Parse Micro/Nano Seconds timestamp in spark-csv Dataframe reader : Inconsistent results

I'm trying to read a csv file which has timestamps till nano seconds.
sample content of file TestTimestamp.csv-
spark- 2.4.0, scala - 2.11.11
/**
* TestTimestamp.csv -
* 101,2019-SEP-23 11.42.35.456789123 AM
*
*/
Tried to read it using timestampFormat = "yyyy-MMM-dd hh.mm.ss.SSSSSSSSS aaa"
val dataSchema = StructType(Array(StructField("ID", DoubleType, true), StructField("Created_TS", TimestampType, true)))
val data = spark.read.format("csv")
.option("header", "false")
.option("inferSchema", "false")
.option("treatEmptyValuesAsNulls", "true")
//.option("nullValue", "")
.option("dateFormat", "yyyy-MMM-dd")
.option("timestampFormat", "yyyy-MMM-dd hh.mm.ss.SSSSSSSSS aaa")
.schema(dataSchema)
.load("C:\\TestData\\Raw\\TetraPak\\Shipments\\TestTimeStamp.csv")
data.select('Created_TS).show
Output which I get is completely wrong date-time. 23rd Sept got changed to 28th September
+--------------------+
| Created_TS|
+--------------------+
|2019-09-28 18:35:...|
+--------------------+
Even if I have Hours in 24 Hour formats like -
"2019-SEP-23 16.42.35.456789123"
and I try to use only first few digits of second fractions by giving timestampFormat = "yyyy-MMM-dd HH.mm.ss.SSS"
similar incorrect result-
val data2 = spark.read.format("csv")
.option("header", "false")
.option("inferSchema", "false")
.option("treatEmptyValuesAsNulls", "true")
//.option("nullValue", "")
.option("dateFormat", "yyyy-MMM-dd")
.option("timestampFormat", "yyyy-MMM-dd hh.mm.ss.SSS")
.schema(dataSchema)
.load("C:\\TestData\\Raw\\TetraPak\\Shipments\\TestTimeStamp.csv")
data2.select('Created_TS).show
+--------------------+
| Created_TS|
+--------------------+
|2019-09-28 23:35:...|
+--------------------+
is there any way to parse such timestamp strings while creating dataframe using csv reader ?
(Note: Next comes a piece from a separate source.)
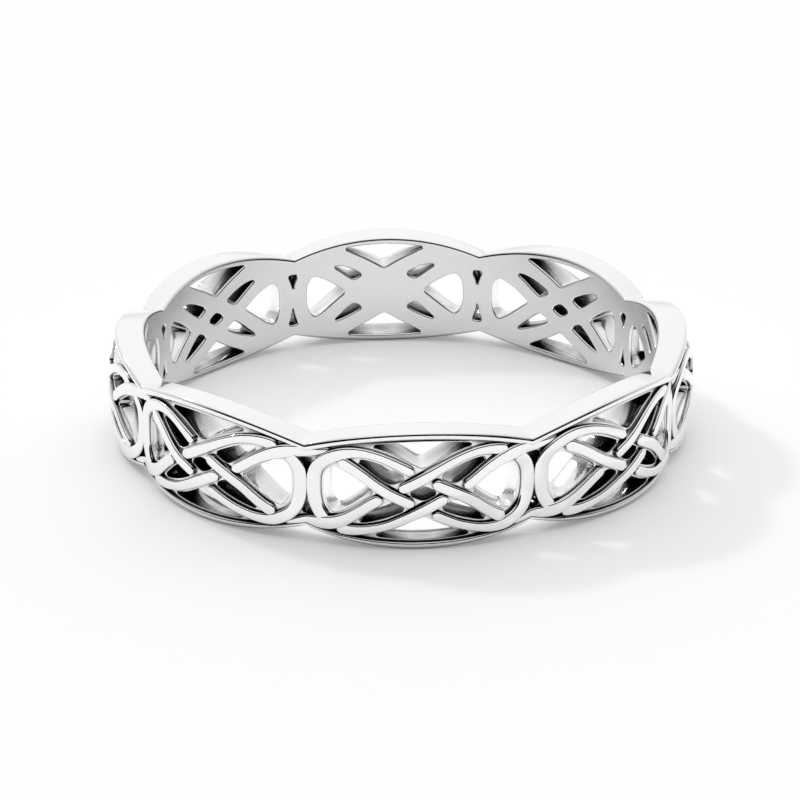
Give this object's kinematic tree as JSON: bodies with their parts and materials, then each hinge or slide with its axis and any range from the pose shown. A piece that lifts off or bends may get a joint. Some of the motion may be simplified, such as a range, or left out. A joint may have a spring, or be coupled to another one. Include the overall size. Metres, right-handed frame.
{
  "type": "celtic knot band ring",
  "caption": "One-piece polished finger ring with arched lobes of pierced, woven Celtic knotwork between raised rims, lying on its side.",
  "frame": {"origin": "on the finger hole's axis, at the height of the surface that the ring lies on", "axes": "+Z along the finger hole's axis; -Y through the middle of an open lobe and +Y through the middle of the lobe with the closed plate"},
  "size_m": [0.02, 0.02, 0.004],
  "materials": {
    "polished_silver": "high polish white metal, rhodium-plated silver"
  },
  "bodies": {
    "root": {"knot_band": "polished_silver"}
  },
  "joints": []
}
The DataFrameReader uses the SimpleDateFormat for parsing dates:
timestampFormat (default yyyy-MM-dd'T'HH:mm:ss.SSSXXX): sets the string that indicates a timestamp format. Custom date formats follow the formats at java.text.SimpleDateFormat. This applies to timestamp type.
Unfortunately, the SimpleDateFormat does not support nano seconds, so the part of your dates after the last dot will be interpreted as 456789123 milliseconds, which is approx 126 hours. This time is added to your date, this explains the strange results that you see. More details on this topic can be found in this answer.
So the dates have to be parsed in a second step after reading the csv, for example with a udf that uses a DateTimeFormatter:
val dataSchema = StructType(Array(StructField("ID", DoubleType, true), StructField("Created_TS_String", StringType, true)))
var df = spark.read.option("header", false)
.option("inferSchema", "false")
.option("treatEmptyValuesAsNulls", "true")
.schema(dataSchema)
.csv("C:\\TestData\\Raw\\TetraPak\\Shipments\\TestTimeStamp.csv")
val toDate = udf((date: String) => {
val formatter = new DateTimeFormatterBuilder()
.parseCaseInsensitive()
.appendPattern("yyyy-MMM-dd hh.mm.ss.SSSSSSSSS a").toFormatter()
Timestamp.valueOf(LocalDateTime.parse(date, formatter))
})
df = df.withColumn("Created_TS", toDate('Created_TS_String))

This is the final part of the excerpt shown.